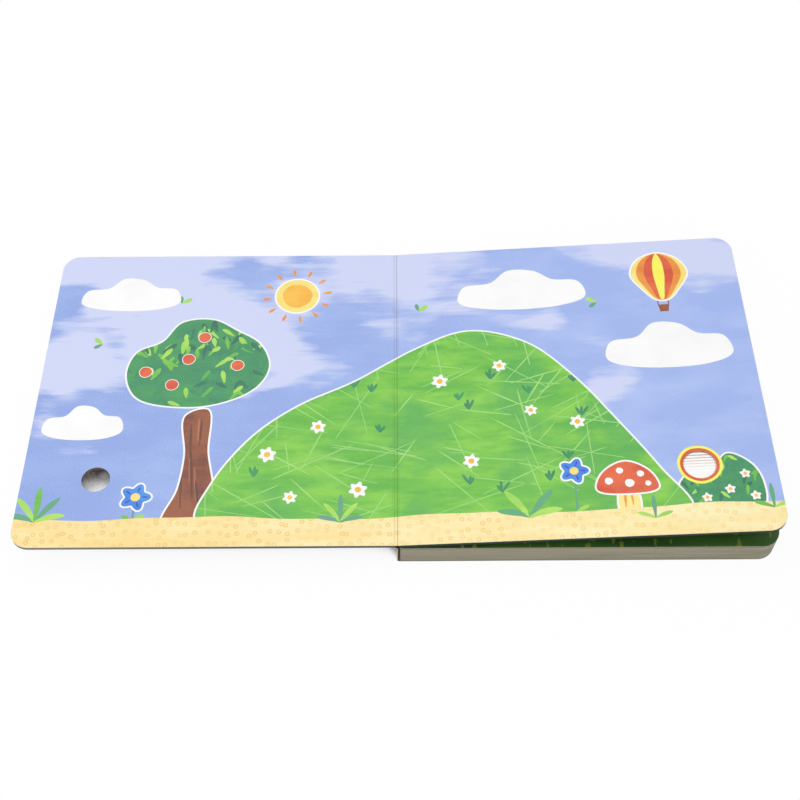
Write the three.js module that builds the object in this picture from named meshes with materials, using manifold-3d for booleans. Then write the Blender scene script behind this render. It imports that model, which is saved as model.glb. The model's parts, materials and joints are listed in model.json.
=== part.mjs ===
// A children's board book with a sound button, lying open at one spread.
// Millimetres, +X to the right, +Y away from the reader, +Z up. The origin is on the table,
// under the gutter and half way up the page. The front cover lies to the left of the gutter
// and turns about it. The pages, the thick board that holds the sound unit and the back cover
// lie to the right, and the first page is lifted a little.

import * as THREE from 'three';
import { mergeVertices } from 'three/addons/utils/BufferGeometryUtils.js';
import Module from 'manifold-3d';

const wasm = await Module();
wasm.setup();

// Pages and covers
const page_width = 178;
const page_height = 178;
const corner_radius = 9;
const leaf_thickness = 2;
const lower_leaf_thickness = 1.75;
const lower_leaf_count = 2;
const leaf_gap = 0.3;
const sound_board_thickness = 7.2;
const back_board_thickness = 0.8;
const wrap_thickness = 0.6;
const block_inset = 0.5;
const root_gap = 0.8;
const lift_degrees = 4.07;

// Gutter and spine
const hinge_gap = 0.3;
const cover_end = 0.65;
const fold_thickness = 0.4;
const root_wall = 1;
const spine_wrap_offset = 0.15;
const spine_hollow = 1.05;
const wrap_bend_radius = 1.2;
const wrap_lip = 1.2;

// Printed fields
const print_thickness = 0.2;
const print_seat = 0.05;
const outline_width = 0.9;
const field_gap = 0.1;
const sand_depth = 15;
const sand_wave = 0.9;
const sand_cover = 2.5;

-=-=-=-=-

● **EXERCISE PROMPT**: Write out the data again, exactly and in full.

● **THE RESPONSE**:
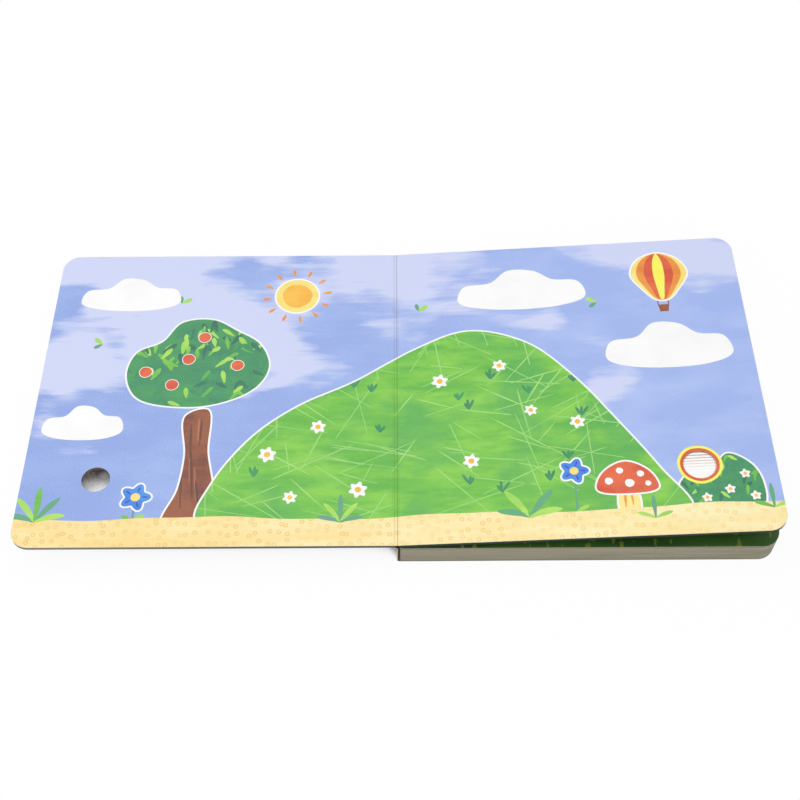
Write the three.js module that builds the object in this picture from named meshes with materials, using manifold-3d for booleans. Then write the Blender scene script behind this render. It imports that model, which is saved as model.glb. The model's parts, materials and joints are listed in model.json.
=== part.mjs ===
// A children's board book with a sound button, lying open at one spread.
// Millimetres, +X to the right, +Y away from the reader, +Z up. The origin is on the table,
// under the gutter and half way up the page. The front cover lies to the left of the gutter
// and turns about it. The pages, the thick board that holds the sound unit and the back cover
// lie to the right, and the first page is lifted a little.

import * as THREE from 'three';
import { mergeVertices } from 'three/addons/utils/BufferGeometryUtils.js';
import Module from 'manifold-3d';

const wasm = await Module();
wasm.setup();

// Pages and covers
const page_width = 178;
const page_height = 178;
const corner_radius = 9;
const leaf_thickness = 2;
const lower_leaf_thickness = 1.75;
const lower_leaf_count = 2;
const leaf_gap = 0.3;
const sound_board_thickness = 7.2;
const back_board_thickness = 0.8;
const wrap_thickness = 0.6;
const block_inset = 0.5;
const root_gap = 0.8;
const lift_degrees = 4.07;

// Gutter and spine
const hinge_gap = 0.3;
const cover_end = 0.65;
const fold_thickness = 0.4;
const root_wall = 1;
const spine_wrap_offset = 0.15;
const spine_hollow = 1.05;
const wrap_bend_radius = 1.2;
const wrap_lip = 1.2;

// Printed fields
const print_thickness = 0.2;
const print_seat = 0.05;
const outline_width = 0.9;
const field_gap = 0.1;
const sand_depth = 15;
const sand_wave = 0.9;
const sand_cover = 2.5;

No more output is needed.